------ Provided entries ------
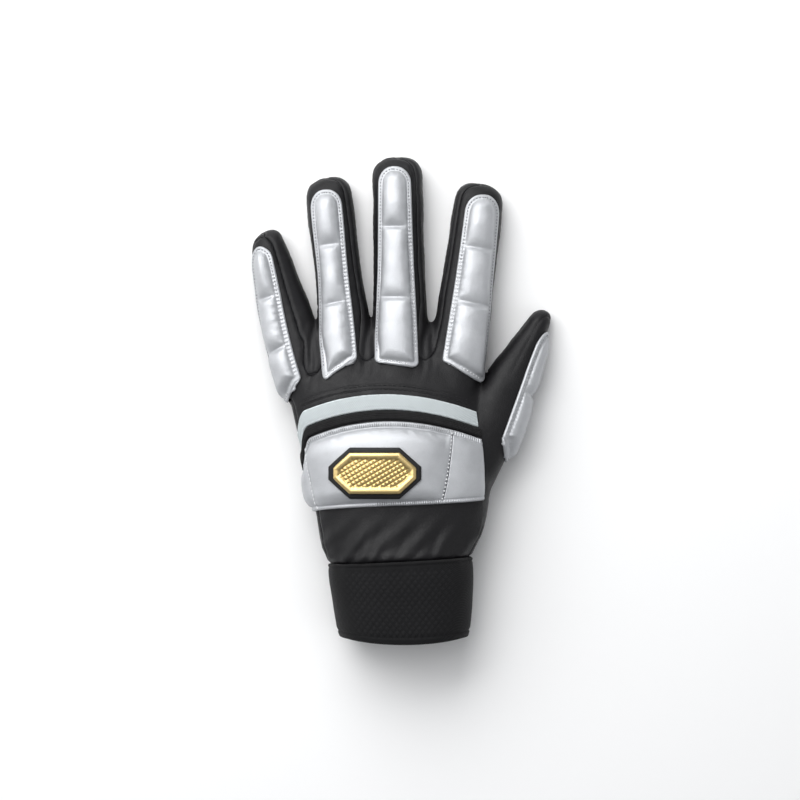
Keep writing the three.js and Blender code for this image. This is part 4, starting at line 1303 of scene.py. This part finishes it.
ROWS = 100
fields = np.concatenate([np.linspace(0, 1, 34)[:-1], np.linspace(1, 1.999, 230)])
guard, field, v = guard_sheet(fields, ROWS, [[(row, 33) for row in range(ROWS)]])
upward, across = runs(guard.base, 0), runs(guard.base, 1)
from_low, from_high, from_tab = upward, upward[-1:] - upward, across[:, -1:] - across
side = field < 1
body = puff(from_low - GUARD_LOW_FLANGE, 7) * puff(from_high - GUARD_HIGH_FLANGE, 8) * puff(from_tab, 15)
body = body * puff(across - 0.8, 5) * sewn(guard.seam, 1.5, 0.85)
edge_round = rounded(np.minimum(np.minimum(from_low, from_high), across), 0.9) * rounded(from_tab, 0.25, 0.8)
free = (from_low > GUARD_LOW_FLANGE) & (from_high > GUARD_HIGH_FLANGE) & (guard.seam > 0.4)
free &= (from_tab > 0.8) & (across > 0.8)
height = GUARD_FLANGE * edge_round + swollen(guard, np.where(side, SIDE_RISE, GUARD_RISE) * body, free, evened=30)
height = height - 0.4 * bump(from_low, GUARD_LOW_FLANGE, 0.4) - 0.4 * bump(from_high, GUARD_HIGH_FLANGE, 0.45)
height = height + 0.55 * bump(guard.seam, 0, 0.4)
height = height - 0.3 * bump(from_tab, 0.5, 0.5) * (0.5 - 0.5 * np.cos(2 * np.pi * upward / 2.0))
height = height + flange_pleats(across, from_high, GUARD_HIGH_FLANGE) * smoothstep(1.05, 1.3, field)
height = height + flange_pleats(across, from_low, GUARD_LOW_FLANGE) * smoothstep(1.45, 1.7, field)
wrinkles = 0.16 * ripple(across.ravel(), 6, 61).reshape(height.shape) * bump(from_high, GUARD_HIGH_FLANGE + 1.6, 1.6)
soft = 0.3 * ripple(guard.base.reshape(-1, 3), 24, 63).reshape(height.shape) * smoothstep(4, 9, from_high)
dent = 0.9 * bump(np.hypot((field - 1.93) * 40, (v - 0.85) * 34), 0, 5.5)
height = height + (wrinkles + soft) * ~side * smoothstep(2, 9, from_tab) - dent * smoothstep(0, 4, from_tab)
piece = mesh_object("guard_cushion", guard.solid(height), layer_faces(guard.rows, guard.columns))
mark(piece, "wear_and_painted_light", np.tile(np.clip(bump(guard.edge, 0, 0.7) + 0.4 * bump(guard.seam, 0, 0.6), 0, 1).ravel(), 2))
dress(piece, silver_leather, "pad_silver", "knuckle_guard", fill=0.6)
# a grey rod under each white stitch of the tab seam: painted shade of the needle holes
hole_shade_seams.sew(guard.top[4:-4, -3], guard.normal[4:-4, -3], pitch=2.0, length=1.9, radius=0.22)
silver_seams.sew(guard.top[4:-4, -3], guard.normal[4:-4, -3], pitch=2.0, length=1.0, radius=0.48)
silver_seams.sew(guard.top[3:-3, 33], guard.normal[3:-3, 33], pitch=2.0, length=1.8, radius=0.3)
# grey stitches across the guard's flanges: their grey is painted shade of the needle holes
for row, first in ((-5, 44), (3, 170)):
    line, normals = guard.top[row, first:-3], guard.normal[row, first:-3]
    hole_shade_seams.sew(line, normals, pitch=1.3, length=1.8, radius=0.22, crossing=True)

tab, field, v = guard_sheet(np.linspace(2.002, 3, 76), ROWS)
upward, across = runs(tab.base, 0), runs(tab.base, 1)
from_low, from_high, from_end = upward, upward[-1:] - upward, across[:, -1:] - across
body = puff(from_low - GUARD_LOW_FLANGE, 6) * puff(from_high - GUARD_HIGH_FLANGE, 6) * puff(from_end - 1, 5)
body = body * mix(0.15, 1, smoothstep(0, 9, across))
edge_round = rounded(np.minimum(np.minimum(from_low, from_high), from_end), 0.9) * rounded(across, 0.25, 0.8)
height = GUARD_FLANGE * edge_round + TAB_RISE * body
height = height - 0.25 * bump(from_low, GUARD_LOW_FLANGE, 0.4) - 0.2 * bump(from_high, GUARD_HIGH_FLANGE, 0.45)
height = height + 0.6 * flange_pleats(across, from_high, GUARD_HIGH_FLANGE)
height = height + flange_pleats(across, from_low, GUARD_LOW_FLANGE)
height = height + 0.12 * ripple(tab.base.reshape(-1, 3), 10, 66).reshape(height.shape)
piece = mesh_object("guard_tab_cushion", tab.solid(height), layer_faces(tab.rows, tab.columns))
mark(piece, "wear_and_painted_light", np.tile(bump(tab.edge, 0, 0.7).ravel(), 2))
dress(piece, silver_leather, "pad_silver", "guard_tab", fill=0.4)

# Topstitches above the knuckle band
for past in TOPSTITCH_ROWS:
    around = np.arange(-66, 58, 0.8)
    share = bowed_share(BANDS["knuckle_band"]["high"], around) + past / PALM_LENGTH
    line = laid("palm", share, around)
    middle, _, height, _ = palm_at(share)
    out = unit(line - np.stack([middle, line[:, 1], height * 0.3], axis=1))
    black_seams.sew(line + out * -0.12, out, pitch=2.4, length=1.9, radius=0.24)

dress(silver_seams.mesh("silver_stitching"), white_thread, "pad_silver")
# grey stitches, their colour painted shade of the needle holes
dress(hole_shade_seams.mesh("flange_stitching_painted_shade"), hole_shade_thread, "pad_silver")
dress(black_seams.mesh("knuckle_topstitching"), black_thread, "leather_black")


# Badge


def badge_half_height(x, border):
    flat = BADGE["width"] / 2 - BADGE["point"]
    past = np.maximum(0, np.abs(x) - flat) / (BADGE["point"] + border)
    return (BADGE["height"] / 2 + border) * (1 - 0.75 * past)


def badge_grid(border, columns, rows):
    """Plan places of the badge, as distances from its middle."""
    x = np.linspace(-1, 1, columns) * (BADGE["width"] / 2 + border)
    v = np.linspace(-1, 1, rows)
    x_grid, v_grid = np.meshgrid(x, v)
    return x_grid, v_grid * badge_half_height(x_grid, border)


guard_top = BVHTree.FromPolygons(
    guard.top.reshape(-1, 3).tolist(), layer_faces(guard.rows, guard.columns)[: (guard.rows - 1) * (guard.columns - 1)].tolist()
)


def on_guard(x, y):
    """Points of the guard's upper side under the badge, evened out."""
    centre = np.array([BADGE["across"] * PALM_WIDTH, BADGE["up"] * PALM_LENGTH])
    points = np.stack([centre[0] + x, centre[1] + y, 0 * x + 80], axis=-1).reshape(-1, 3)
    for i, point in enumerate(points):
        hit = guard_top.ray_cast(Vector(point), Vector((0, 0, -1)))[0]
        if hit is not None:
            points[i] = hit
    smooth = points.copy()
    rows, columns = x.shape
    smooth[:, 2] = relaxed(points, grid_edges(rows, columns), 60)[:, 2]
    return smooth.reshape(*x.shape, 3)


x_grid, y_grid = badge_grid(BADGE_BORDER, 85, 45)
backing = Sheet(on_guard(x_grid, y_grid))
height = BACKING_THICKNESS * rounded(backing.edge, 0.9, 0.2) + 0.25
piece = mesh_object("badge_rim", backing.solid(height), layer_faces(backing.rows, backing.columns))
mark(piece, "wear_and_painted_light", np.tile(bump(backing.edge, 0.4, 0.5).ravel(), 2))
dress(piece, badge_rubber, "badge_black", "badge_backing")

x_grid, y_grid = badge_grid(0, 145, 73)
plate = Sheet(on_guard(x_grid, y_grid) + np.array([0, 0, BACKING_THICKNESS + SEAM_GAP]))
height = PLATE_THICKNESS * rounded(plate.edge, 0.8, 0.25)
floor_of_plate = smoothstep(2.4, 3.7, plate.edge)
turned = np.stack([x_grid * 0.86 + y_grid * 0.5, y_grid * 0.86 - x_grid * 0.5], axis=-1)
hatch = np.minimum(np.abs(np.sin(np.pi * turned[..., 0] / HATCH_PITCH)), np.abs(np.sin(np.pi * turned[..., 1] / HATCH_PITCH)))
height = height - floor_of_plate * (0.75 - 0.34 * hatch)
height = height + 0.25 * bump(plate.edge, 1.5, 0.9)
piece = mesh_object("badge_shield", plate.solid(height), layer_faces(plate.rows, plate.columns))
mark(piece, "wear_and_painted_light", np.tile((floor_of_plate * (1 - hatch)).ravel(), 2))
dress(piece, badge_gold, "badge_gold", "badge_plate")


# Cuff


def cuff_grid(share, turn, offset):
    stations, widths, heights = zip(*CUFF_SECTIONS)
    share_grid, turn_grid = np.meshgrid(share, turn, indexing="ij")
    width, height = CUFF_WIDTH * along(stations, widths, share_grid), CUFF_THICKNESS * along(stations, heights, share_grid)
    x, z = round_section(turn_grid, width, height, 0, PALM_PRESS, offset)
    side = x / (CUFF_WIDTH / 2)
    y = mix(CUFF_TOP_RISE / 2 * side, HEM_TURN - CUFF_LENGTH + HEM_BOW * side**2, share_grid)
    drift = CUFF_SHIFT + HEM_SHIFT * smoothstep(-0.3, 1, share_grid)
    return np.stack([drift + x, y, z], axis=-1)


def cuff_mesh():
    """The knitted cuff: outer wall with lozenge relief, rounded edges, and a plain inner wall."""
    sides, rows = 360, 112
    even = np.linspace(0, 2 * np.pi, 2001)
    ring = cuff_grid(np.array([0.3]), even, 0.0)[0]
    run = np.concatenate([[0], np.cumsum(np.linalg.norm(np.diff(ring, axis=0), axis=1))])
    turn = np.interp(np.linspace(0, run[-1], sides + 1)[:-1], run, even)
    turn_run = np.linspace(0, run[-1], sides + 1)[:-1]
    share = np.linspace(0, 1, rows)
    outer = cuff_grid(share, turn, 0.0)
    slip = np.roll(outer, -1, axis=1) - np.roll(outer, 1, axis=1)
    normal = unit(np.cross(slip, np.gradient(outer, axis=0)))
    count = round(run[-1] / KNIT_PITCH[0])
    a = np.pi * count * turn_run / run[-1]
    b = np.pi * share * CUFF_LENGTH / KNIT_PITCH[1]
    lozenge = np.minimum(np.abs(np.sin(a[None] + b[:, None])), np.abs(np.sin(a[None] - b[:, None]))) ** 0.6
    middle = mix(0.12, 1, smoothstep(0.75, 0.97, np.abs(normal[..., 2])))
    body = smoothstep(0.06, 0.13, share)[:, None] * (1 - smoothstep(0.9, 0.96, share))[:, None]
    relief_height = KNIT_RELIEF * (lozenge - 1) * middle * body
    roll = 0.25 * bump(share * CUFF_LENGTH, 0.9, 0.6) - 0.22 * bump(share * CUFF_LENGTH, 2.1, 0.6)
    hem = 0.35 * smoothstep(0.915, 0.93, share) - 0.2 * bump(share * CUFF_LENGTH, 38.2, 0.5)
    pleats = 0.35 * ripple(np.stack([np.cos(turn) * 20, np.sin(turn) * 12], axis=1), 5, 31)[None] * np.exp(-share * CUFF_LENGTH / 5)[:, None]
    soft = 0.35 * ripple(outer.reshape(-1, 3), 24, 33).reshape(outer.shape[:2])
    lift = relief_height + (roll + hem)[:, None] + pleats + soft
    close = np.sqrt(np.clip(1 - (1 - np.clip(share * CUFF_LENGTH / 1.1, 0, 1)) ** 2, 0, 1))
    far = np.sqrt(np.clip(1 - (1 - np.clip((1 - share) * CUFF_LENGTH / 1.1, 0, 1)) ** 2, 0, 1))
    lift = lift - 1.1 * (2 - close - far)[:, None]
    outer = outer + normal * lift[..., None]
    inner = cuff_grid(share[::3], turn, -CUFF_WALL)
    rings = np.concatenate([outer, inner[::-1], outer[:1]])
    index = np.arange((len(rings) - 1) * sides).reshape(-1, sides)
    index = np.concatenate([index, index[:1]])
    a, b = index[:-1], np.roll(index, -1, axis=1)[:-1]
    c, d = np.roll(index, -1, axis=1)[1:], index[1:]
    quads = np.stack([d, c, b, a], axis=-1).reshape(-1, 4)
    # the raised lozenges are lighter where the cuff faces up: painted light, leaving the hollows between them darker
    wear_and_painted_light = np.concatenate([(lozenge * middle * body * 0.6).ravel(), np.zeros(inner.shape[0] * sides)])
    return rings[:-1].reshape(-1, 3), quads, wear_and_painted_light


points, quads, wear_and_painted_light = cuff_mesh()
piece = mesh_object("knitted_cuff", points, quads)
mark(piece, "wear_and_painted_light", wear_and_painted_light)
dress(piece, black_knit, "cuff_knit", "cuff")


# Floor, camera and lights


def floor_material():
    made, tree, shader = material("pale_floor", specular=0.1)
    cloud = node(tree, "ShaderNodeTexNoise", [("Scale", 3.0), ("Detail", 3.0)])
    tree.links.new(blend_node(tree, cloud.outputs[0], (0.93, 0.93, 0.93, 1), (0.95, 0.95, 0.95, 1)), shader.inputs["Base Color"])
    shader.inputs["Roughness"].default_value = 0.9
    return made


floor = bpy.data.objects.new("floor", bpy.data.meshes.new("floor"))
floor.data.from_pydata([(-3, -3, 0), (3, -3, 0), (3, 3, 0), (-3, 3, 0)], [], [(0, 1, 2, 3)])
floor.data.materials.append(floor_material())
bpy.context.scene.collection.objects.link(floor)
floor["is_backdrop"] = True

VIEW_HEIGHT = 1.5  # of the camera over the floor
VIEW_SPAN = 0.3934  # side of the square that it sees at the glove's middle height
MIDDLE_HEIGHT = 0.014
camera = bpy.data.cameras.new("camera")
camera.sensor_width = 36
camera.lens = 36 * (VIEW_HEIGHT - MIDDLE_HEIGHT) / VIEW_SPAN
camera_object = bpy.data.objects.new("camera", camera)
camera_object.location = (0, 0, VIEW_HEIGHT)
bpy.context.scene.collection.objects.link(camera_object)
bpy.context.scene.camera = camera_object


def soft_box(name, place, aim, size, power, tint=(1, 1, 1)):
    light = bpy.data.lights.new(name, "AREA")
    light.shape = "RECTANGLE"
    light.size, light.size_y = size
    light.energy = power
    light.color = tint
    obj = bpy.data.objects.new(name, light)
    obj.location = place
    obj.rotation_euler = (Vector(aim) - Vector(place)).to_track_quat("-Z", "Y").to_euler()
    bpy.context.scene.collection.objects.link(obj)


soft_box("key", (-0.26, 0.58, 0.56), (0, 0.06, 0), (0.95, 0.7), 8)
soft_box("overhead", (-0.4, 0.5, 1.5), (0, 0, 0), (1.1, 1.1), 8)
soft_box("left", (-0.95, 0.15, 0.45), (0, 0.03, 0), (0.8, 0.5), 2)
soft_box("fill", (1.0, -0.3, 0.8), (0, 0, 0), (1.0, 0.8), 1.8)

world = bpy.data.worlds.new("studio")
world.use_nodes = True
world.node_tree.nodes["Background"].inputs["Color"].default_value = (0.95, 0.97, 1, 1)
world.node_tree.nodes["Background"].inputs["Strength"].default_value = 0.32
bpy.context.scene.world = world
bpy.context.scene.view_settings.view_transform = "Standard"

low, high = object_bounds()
------
------ Provided entries ------
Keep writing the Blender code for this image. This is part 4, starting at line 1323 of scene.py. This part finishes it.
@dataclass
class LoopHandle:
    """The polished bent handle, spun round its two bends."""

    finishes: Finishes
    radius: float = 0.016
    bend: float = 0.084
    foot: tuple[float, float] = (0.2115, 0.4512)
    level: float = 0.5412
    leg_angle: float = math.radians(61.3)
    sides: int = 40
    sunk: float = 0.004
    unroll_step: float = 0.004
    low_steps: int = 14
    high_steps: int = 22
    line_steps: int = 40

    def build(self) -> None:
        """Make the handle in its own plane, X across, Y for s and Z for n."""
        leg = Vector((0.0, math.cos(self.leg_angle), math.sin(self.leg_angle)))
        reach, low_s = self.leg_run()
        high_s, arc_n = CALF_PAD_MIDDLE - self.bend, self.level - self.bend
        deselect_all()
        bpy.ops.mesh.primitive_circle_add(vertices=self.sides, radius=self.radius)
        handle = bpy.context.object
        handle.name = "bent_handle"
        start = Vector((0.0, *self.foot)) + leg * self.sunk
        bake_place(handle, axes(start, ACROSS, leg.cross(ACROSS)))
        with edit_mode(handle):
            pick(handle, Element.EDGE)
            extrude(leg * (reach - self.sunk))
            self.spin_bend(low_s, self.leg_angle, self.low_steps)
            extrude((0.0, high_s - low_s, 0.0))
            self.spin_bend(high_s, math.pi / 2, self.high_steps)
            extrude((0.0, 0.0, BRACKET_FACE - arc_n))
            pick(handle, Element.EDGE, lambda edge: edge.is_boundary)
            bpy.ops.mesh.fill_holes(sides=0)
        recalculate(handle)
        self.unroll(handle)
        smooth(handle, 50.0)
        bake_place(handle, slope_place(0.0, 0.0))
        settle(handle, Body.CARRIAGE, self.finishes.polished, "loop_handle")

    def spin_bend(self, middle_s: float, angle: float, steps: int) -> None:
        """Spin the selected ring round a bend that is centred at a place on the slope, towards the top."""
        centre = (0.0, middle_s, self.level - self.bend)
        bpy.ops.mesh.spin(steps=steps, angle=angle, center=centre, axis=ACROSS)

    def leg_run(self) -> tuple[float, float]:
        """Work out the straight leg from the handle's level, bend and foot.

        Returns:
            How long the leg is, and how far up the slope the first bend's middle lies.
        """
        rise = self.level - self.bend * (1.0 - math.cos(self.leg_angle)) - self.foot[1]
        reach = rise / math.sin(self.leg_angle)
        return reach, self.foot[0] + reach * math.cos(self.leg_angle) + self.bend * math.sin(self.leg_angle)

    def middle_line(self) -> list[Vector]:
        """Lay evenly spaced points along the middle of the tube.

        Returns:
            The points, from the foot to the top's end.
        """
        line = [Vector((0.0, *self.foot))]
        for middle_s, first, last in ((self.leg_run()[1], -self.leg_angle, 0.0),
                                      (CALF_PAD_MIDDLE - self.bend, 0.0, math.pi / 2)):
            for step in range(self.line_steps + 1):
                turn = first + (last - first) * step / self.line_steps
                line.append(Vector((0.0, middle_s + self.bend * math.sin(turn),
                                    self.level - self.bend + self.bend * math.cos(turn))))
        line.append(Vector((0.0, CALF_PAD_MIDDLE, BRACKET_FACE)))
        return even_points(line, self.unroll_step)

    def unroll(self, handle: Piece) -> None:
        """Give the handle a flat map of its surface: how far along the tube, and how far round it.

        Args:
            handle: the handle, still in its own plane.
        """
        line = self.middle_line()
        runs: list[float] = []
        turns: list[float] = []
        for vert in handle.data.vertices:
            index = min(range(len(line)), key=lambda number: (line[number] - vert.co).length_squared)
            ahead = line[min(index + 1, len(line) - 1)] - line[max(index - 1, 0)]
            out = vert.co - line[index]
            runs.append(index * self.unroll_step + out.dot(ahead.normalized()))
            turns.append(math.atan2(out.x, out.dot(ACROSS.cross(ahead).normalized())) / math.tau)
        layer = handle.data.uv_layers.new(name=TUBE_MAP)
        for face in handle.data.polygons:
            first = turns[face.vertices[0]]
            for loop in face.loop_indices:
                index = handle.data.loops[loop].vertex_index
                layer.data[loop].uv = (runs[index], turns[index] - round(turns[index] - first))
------
------ Provided entries ------
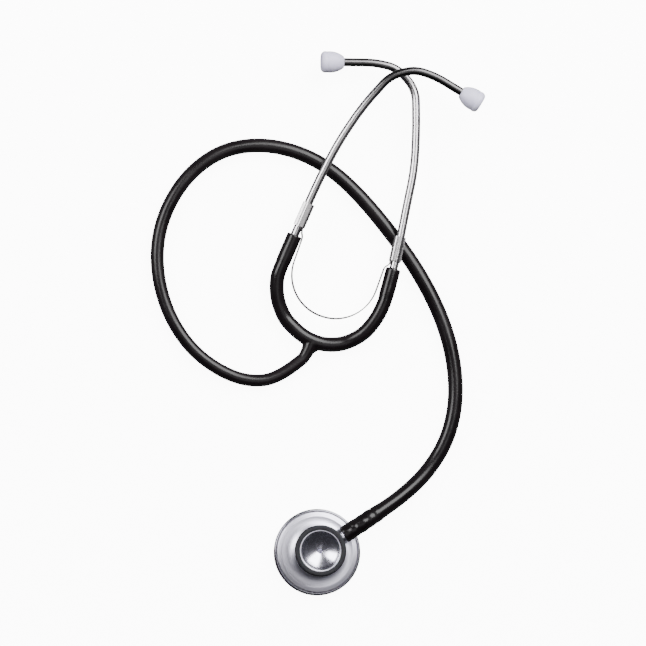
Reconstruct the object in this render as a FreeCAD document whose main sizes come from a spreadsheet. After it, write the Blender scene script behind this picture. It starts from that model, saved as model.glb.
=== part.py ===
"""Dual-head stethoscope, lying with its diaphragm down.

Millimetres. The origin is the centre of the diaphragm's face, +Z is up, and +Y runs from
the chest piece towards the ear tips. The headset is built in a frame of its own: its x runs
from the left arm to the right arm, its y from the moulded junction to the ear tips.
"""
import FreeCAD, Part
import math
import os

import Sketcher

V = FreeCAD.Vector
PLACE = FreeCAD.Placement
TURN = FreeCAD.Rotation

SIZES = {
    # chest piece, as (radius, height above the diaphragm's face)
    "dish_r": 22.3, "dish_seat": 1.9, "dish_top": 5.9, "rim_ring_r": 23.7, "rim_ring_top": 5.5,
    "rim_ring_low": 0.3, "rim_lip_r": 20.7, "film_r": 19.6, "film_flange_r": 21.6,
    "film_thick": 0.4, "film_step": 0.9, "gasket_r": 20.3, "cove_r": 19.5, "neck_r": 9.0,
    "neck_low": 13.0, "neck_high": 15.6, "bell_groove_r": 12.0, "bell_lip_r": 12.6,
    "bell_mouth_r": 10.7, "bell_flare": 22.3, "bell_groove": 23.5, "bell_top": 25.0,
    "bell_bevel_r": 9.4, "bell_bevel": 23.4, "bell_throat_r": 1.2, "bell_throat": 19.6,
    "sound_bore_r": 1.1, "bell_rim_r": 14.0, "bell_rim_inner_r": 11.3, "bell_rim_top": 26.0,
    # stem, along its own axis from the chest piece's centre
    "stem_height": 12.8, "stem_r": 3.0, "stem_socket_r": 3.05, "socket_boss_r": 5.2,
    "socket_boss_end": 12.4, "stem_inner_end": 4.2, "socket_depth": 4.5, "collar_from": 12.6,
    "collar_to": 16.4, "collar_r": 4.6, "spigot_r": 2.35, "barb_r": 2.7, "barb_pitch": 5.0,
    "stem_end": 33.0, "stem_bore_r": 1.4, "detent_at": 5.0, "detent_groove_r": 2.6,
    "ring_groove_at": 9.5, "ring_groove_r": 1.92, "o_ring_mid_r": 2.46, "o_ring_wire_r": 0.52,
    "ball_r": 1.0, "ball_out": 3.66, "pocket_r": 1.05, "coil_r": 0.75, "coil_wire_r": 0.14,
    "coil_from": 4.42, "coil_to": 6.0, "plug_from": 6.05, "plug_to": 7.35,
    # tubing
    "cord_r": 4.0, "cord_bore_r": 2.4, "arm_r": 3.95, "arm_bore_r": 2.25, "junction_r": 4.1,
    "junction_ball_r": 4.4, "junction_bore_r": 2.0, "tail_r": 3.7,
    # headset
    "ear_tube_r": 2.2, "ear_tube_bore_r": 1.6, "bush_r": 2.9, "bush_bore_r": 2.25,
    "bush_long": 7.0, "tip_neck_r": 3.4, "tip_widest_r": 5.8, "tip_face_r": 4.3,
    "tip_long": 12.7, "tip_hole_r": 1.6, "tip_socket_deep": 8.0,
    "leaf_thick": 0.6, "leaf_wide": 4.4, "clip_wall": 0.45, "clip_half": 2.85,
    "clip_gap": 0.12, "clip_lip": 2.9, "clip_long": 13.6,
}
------
§ **Brief**
Reproduce the lines exactly, from the line that contains "Reconstruct the object" through the line that contains "TURN = FreeCAD.Rotation", and nothing more.

§ **Worked answer**
Reconstruct the object in this render as a FreeCAD document whose main sizes come from a spreadsheet. After it, write the Blender scene script behind this picture. It starts from that model, saved as model.glb.
=== part.py ===
"""Dual-head stethoscope, lying with its diaphragm down.

Millimetres. The origin is the centre of the diaphragm's face, +Z is up, and +Y runs from
the chest piece towards the ear tips. The headset is built in a frame of its own: its x runs
from the left arm to the right arm, its y from the moulded junction to the ear tips.
"""
import FreeCAD, Part
import math
import os

import Sketcher

V = FreeCAD.Vector
PLACE = FreeCAD.Placement
TURN = FreeCAD.Rotation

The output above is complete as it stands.